Electricity demand is projected to rise by seven percent per year. But the policy response mostly focuses on adding generation capacity, thus misdiagnosing the problem. Bangladesh has an installed capacity of 27,424 MW against a maximum demand of only 17,000 MW, a reserve margin of 61.3 percent. Despite having such a high reserve margin, the country continuously fails to meet availability and reliability targets, while capacity payments to under-dispatched plants impose a fiscal burden annually. Clearly, expanded generation capacity is not the answer. The problem is rooted in import dependency, timing, variability, and system inflexibility.

Bangladesh has nearly 40 gigawatt-peak (GWp) of installable solar photovoltaic (PV) potential, part of an estimated 120 GW of total renewable energy potential. Yet, renewables contribute a mere 2.3 percent to the national generation mix. The limitation is not solar itself, but rather system design. Solar peaks during daylight hours, while demand peaks in the evenings. Without storage, surplus midday solar is curtailed or underutilised, forcing the grid to fall back on expensive LNG and diesel during peak demand hours.

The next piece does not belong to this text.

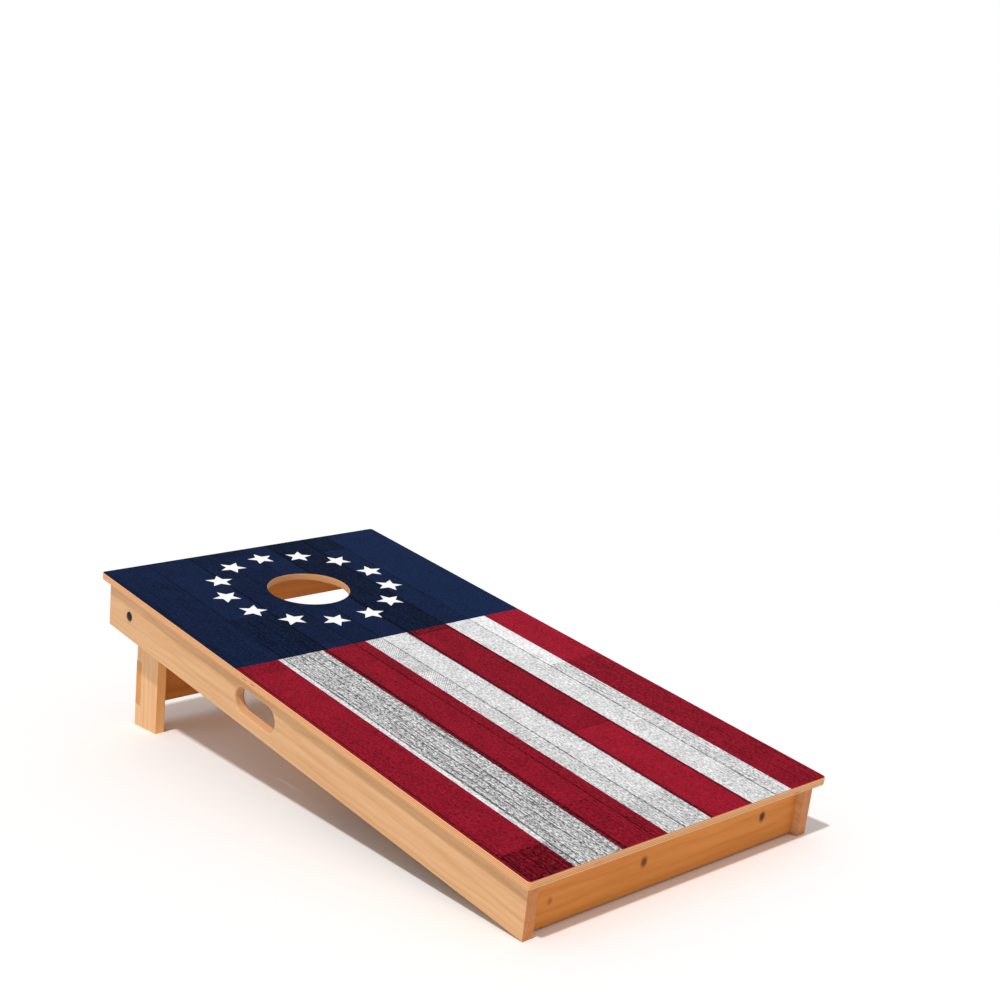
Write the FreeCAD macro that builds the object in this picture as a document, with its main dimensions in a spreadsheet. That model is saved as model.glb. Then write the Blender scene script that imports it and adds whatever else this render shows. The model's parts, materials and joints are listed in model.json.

Battery energy storage addresses this directly: storing electricity during low-demand periods and releasing it when demand peaks. Globally, lithium-ion battery costs have fallen nearly 90 percent since 2010, making grid-scale storage increasingly competitive with fossil fuel peaking plants. In Bangladesh, however, storage continues to be treated as a pilot intervention rather than essential infrastructure.

Bangladesh’s export-oriented manufacturing sector relies heavily on captive diesel generation to cope with outages and voltage instability. Electricity produced from diesel can cost three to four times more than grid electricity, significantly raising production costs and undermining competitiveness in a price-sensitive global market. At the system level, expensive oil-fired peaking generation remains a primary cost driver, accounting for 10.7 percent of total generation at Tk 27.5/kWh; significantly higher than regional peers India (0.02 percent) and Vietnam (0.06 percent). Capacity payments to under-dispatched plants also add an annual fiscal burden, running into hundreds of millions of dollars. While storage is not a cure-all, it can displace costly peaking generation, lower subsidy requirements, and improve utilisation of existing assets.

Unfortunately, Bangladesh continues to treat storage as a future option while the gap with regional peers widens each year. India’s renewable generation grew 24 percent in 2025, reaching 50 percent non-fossil installed capacity ahead of schedule. Thailand introduced Utility Green Tariffs to drive clean energy procurement. The Philippines uses preferential dispatch to displace diesel. Indonesia is deploying 320 GWh of battery storage for village solar.

Bangladesh has initiated over 150 MW of grid-scale battery storage projects and the Renewable Energy Policy 2025 formally recognises storage as part of the national power system. But the policy defines no targets, procurement pathways, or compensation mechanisms, leaving private investment fragmented and limited.

The Ministry of Power, Energy and Mineral Resources should integrate storage targets directly into national power planning. The BPDB must incorporate storage into least-cost dispatch to reduce liquid fuel dependence. Power Grid Bangladesh should prioritise grid-scale storage at congestion points and renewable-rich zones. BERC must define compensation frameworks, capacity payments, ancillary services, or hybrid mechanisms to unlock private capital. SREDA should prioritise storage in coastal and off-grid resilience planning. Multilateral climate finance could also be an option.

Millions of Bangladeshi households already rely on IPS battery units to cope with outages—an informal demonstration that the public will pay for reliability when the grid cannot provide it. The citizens of Bangladesh have already expressed their trust on battery storage and the government should act soon to fix the policy problems that stand in the way of mainstreaming this nationally.


Md Nasimul Islam Maruf is lead engineer at Avangrid in the US, specialising in clean energy policy, energy storage, and renewable integration.

ASM Mominul Hasan is lecturer at the University of Flensburg in Germany, specialising in solar PV systems, energy system modelling, and sustainable energy transitions.


Views expressed in this article are the author's own.